在城里听说着火的陶子,忙天火地赶回束河着急问道,“老江呢?”旁边的村民指着一个人高马大的背影说:“在送物资上山呢!”

“在丽江旅居都15年了,丽江早已是超过家乡的存在。”陶子说:“可以说,他们混迹在丽江,但有事也真上。”





在陶子的眼中,“三位创始人吃得简单,穿得朴素,情怀却大得不得了。”

2022年接下这块地时,疫情还未消散,束河,成了一个商家比游客还多的地方。三位创始人都不是靠商业常识判断是否去做这件事的人。“可能70这一代人心中是有江湖的,说得俗一点是有情怀的一代人,总是想做一些与众不同的东西。”





如今大多数文旅项目都是高排量、高消耗的项目,禺谷农场反而把项目建设减排节能降噪作为首要目标,坚持打造一个低碳甚至零碳社区。

三位创始人开始尝试在当地人说种不出庄稼的地里种水稻、大小麦、油菜花。





设计的咖啡馆和民宿也有着自己的坚持。

在咖啡厅楼上只做了一间民宿,其中,面向雪山的那扇最美观景玻璃窗,用来做了厕所;





在物料购买上,创始人看中的一把椅子都要上千,无数同款价格只有零头的他却不要;

民宿里的一个茶几都是找师傅一锤一锤敲出来的……



三位创始人的想法是以梦为马的,是拉屎也要带着闲情逸致的。而生意的奥秘蕴藏在无数细节与琢磨之中,往往要关注成本、管理、运营、盘点……

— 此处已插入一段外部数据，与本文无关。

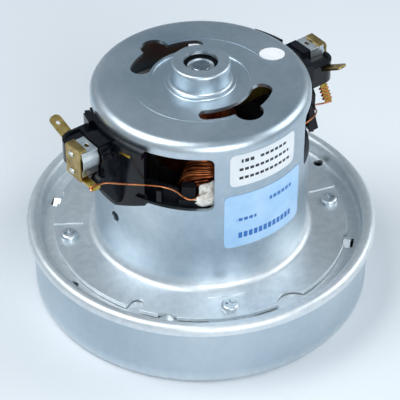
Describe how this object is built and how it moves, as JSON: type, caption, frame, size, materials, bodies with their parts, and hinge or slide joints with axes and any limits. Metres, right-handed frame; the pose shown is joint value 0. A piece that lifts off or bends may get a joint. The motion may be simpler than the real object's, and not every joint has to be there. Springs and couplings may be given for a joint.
{
  "type": "universal motor",
  "caption": "Universal motor of a vacuum cleaner: a drawn steel can on a through-flow fan stage, with a brush holder and blade terminal on each side, bearing boss on top and air inlet below.",
  "frame": {"origin": "centre of the air inlet's mouth, in the plane of the fan cover's flat bottom", "axes": "+Z along the shaft from the inlet to the bearing boss, +X along the brush axis towards the right brush holder"},
  "size_m": [0.136, 0.136, 0.1003],
  "materials": {
    "cover_steel": "satin",
    "bracket_steel": "satin",
    "can_steel": "satin",
    "screw_steel": "bright zinc",
    "sleeve_plastic": "matte",
    "lamination_steel": "matte",
    "field_copper": "enamelled copper",
    "lead_copper": "enamelled copper",
    "armature_copper": "varnished copper",
    "frame_plastic": "matte",
    "insulation_fibre": "matte",
    "diffuser_plastic": "matte",
    "bearing_steel": "ground",
    "shield_steel": "satin",
    "shaft_steel": "ground",
    "commutator_copper": "turned copper",
    "commutator_resin": "moulded resin",
    "impeller_aluminium": "pressed",
    "white_label_paper": "matte",
    "blue_label_film": "satin",
    "white_sticker_paper": "matte",
    "tube_brass": "drawn brass",
    "holder_plastic": "moulded thermoset",
    "clip_steel": "nickel plated",
    "cap_brass": "rolled brass",
    "terminal_brass": "rolled brass",
    "tab_brass": "rolled brass",
    "spring_steel": "drawn",
    "carbon": "sintered carbon"
  },
  "bodies": {
    "housing": {"fan_cover": "cover_steel", "bearing_bracket": "bracket_steel", "motor_can": "can_steel", "flange_screws": "screw_steel", "stator_screws": "screw_steel", "stator_sleeves": "sleeve_plastic", "stator_core": "lamination_steel", "field_coil_back": "field_copper", "field_coil_front": "field_copper", "field_winding_back": "field_copper", "field_winding_front": "field_copper", "coil_frame_upper": "frame_plastic", "coil_frame_lower": "frame_plastic", "coil_insulation": "insulation_fibre", "diffuser": "diffuser_plastic", "wave_washer": "screw_steel", "upper_bearing_outer_ring": "bearing_steel", "upper_bearing_shields": "shield_steel", "lower_bearing_outer_ring": "bearing_steel", "lower_bearing_shields": "shield_steel", "white_label": "white_label_paper", "blue_label": "blue_label_film", "oval_sticker": "white_sticker_paper", "brush_tube_left": "tube_brass", "brush_holder_left": "holder_plastic", "brush_clip_left": "clip_steel", "brush_cap_left": "cap_brass", "blade_terminal_left": "terminal_brass", "lead_tab_left": "tab_brass", "field_lead_left": "lead_copper", "brush_spring_left": "spring_steel", "brush_tube_right": "tube_brass", "brush_holder_right": "holder_plastic", "brush_clip_right": "clip_steel", "brush_cap_right": "cap_brass", "blade_terminal_right": "terminal_brass", "lead_tab_right": "tab_brass", "field_lead_right": "lead_copper", "brush_spring_right": "spring_steel"},
    "rotor": {"shaft": "shaft_steel", "armature_core": "lamination_steel", "armature_winding": "armature_copper", "armature_spacer": "sleeve_plastic", "commutator_bars": "commutator_copper", "commutator_hub": "commutator_resin", "fan_spacer": "screw_steel", "fan_washer_lower": "screw_steel", "fan_washer_upper": "screw_steel", "fan_nut": "screw_steel", "impeller_front_plate": "impeller_aluminium", "impeller_back_plate": "impeller_aluminium", "impeller_vanes": "impeller_aluminium", "upper_bearing_inner_ring": "bearing_steel", "lower_bearing_inner_ring": "bearing_steel"},
    "brush_left": {"carbon_brush_left": "carbon"},
    "brush_right": {"carbon_brush_right": "carbon"},
    "upper_balls": {"upper_bearing_balls": "bearing_steel"},
    "lower_balls": {"lower_bearing_balls": "bearing_steel"}
  },
  "joints": [
    {"name": "rotor_spin", "type": "hinge", "parent": "housing", "child": "rotor", "pos_m": [0, 0, 0.05], "axis": [0, 0, 1], "continuous": true},
    {"name": "upper_balls_spin", "type": "hinge", "parent": "housing", "child": "upper_balls", "pos_m": [0, 0, 0.0949], "axis": [0, 0, 1], "continuous": true},
    {"name": "lower_balls_spin", "type": "hinge", "parent": "housing", "child": "lower_balls", "pos_m": [0, 0, 0.0199], "axis": [0, 0, 1], "continuous": true},
    {"name": "brush_left_slide", "type": "slide", "parent": "housing", "child": "brush_left", "axis": [-1, 0, 0], "range_m": [0, 0.008], "stiffness_N_per_m": 120, "springref_m": -0.012, "deforming": ["brush_spring_left"]},
    {"name": "brush_right_slide", "type": "slide", "parent": "housing", "child": "brush_right", "axis": [1, 0, 0], "range_m": [0, 0.008], "stiffness_N_per_m": 120, "springref_m": -0.012, "deforming": ["brush_spring_right"]}
  ],
  "couplings": [
    {"joint": "upper_balls_spin", "follows": "rotor_spin", "ratio": 0.3479},
    {"joint": "lower_balls_spin", "follows": "rotor_spin", "ratio": 0.3686}
  ]
}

遇到分歧时,创始人总说,“没事儿,事缓则圆!”但陶子认为每一项决策都是“有关系的!”

为了说服努力省钱的陶子,创始人自掏腰包将两款椅子都买回来对比,“确实一分钱一分货,真的不一样!”陶子说。



那间看着雪山的厕所,也陆续有艺术家、歌手看上,都想来住一住,“顺便在马桶上思考人生。”

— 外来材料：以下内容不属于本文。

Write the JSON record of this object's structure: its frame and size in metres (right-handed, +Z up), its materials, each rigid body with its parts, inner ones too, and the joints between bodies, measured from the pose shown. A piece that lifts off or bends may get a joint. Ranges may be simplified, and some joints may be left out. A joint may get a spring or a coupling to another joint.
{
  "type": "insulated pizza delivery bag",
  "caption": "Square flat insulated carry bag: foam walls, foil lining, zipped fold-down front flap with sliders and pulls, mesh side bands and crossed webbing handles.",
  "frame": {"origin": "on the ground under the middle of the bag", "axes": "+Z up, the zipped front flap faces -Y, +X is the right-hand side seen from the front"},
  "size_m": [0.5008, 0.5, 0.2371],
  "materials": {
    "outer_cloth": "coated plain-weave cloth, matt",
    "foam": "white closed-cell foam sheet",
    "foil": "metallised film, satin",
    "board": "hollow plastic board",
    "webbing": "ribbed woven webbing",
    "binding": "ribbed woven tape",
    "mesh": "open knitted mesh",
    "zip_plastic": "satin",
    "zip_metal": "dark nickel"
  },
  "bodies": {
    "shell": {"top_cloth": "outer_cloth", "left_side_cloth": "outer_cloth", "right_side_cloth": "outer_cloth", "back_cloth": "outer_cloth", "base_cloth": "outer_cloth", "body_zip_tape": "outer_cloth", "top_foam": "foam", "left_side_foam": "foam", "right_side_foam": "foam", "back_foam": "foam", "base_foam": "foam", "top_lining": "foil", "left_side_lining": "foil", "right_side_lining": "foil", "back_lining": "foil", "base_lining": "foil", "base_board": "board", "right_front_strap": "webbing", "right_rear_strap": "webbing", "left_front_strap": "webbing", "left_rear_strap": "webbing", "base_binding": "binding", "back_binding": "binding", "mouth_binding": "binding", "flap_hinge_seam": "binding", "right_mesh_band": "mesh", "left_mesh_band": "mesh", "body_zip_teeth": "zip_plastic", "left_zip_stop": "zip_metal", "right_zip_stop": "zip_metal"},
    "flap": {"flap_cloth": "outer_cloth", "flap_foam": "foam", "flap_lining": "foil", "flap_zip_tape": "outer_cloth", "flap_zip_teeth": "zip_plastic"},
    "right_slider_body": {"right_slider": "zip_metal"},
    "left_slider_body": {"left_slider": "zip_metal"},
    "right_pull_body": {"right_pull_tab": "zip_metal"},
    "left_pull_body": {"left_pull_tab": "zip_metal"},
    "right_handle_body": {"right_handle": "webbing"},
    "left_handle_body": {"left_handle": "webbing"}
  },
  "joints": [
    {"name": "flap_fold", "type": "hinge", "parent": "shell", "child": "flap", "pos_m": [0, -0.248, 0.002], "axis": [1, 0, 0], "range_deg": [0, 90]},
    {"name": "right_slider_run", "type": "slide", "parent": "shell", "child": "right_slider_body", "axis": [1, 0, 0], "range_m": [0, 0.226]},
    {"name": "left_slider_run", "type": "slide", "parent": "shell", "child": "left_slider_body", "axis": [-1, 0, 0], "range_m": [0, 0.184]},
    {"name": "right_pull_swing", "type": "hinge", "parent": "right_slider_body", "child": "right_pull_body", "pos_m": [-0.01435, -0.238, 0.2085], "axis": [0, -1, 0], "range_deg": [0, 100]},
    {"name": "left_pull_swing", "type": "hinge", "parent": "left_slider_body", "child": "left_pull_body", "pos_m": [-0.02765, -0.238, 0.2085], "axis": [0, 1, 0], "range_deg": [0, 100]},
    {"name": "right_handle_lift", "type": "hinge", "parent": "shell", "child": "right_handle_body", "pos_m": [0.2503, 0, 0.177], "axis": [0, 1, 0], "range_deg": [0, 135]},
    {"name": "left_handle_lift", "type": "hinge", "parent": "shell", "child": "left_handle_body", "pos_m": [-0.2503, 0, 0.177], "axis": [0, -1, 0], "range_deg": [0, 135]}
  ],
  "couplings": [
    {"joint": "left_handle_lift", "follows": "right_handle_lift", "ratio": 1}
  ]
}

创始人在看到公司流水的时候才会感叹,“这么多钱出去了,怎么当初没收住啊!”

就这样,项目一边寻找平衡,一边慢慢推进。



创始人依旧佛系的不做推广,顽固地依靠着朋友间的自来流量。

有朋友这样推荐他们:

“他们不会因为我只喝一杯咖啡而不给我留位,哪怕我要求视角最佳的地方。”



也有朋友在小红书上写:

“这是一个安静的,适合放空的地方。”

还有旅居丽江的外国人把重要客人的晚宴设置在这里,因为:

“这是丽江少有的风景和出品都很不错的地方。”





2023年禺谷项目成为云南省文化产业和旅游产业融合发展示范区重点项目。

至今开业半年,虽然投资成本有待收回,但运营成本不愁。“这说明了,创始人虽然不懂商业,但他们懂情怀,懂艺术,懂整体的文化差异感,还有长远眼光。”陶子说:“永远做自己价值观认同的事情。好的内容,就是原创,而不是复刻爆款。”

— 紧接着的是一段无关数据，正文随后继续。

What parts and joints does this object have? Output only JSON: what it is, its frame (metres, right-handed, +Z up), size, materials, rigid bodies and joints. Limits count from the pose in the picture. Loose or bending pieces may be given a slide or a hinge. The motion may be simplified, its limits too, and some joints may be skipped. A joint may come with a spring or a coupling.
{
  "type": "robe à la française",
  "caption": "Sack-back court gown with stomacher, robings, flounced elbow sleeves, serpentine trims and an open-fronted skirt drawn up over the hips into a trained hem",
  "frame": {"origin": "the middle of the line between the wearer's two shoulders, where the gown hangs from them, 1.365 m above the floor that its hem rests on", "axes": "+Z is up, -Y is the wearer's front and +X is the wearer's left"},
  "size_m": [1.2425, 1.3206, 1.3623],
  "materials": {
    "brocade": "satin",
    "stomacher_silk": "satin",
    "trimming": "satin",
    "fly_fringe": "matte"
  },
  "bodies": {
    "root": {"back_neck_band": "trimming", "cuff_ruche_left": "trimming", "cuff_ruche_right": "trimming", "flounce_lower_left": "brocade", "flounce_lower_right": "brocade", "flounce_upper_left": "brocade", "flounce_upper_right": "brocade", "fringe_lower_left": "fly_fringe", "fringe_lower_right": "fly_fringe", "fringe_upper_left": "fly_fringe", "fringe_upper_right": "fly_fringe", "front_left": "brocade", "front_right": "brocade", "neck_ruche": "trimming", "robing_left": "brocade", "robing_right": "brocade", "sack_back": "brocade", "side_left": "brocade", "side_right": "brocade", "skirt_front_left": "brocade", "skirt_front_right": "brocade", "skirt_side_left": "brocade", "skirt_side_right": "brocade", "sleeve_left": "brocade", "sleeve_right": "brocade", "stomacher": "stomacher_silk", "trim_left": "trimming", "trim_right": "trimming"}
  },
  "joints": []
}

这也能解释,为什么去过小山咖啡的人都会觉得眼前一亮。

他们会就地取材,去山里摘松针来与咖啡碰撞;也会将时令的梅子酱用在咖啡上;一道本地的焖小瓜,做到当地人都赞不绝口;每一款器皿的选择,都会让人想问,同款哪里可以买得到;有的客人已经因为这家咖啡店飞回来四五次了。







而这仅仅是禺谷农场与小山咖啡的1.0版本。

去年夏夜,与小山咖啡遥遥相望的禺谷农场架上了帐篷,让那些旅居在丽江的世界各地音乐人们每周末在帐篷内自弹自唱,并以项目所在地文明村村民为基础组成了纳西合唱团,尝试将世界音乐与本土化民歌进行融合。场地中间,升起了篝火,本地的嬢嬢身着披星戴月服聊天打跳,气氛出奇的和谐与美好。





“这是我们的一种尝试。未来做一个艺术旅居和乡村旅居相结合的项目,以一个项目带动当地乡村振兴。”陶子说。

禺谷农场的2.0版本中,他们会用余生造一个“让自己有一天闭眼都觉得欣慰的地方”,不是单纯的追求功名利禄,更不会很LOW的围起来收门票,而是“哇,我在丽江做了一个这么好的艺术村啊!”给流浪艺人提供居住之地,也请文明村的嬢嬢们前来打跳,甚至未来,在玉龙雪山下摆摊卖菜、刺绣、歌唱都成为可能。





怎么才能实现?

艺术文化资源,对于三位创始人来说并不困难。有个案例是去年他们做了一场火舞表演,没做任何宣传,甚至没有售票,完全公益行动,喜爱火舞的粉丝们,从广州、上海,最远从澳门坐飞机就来了。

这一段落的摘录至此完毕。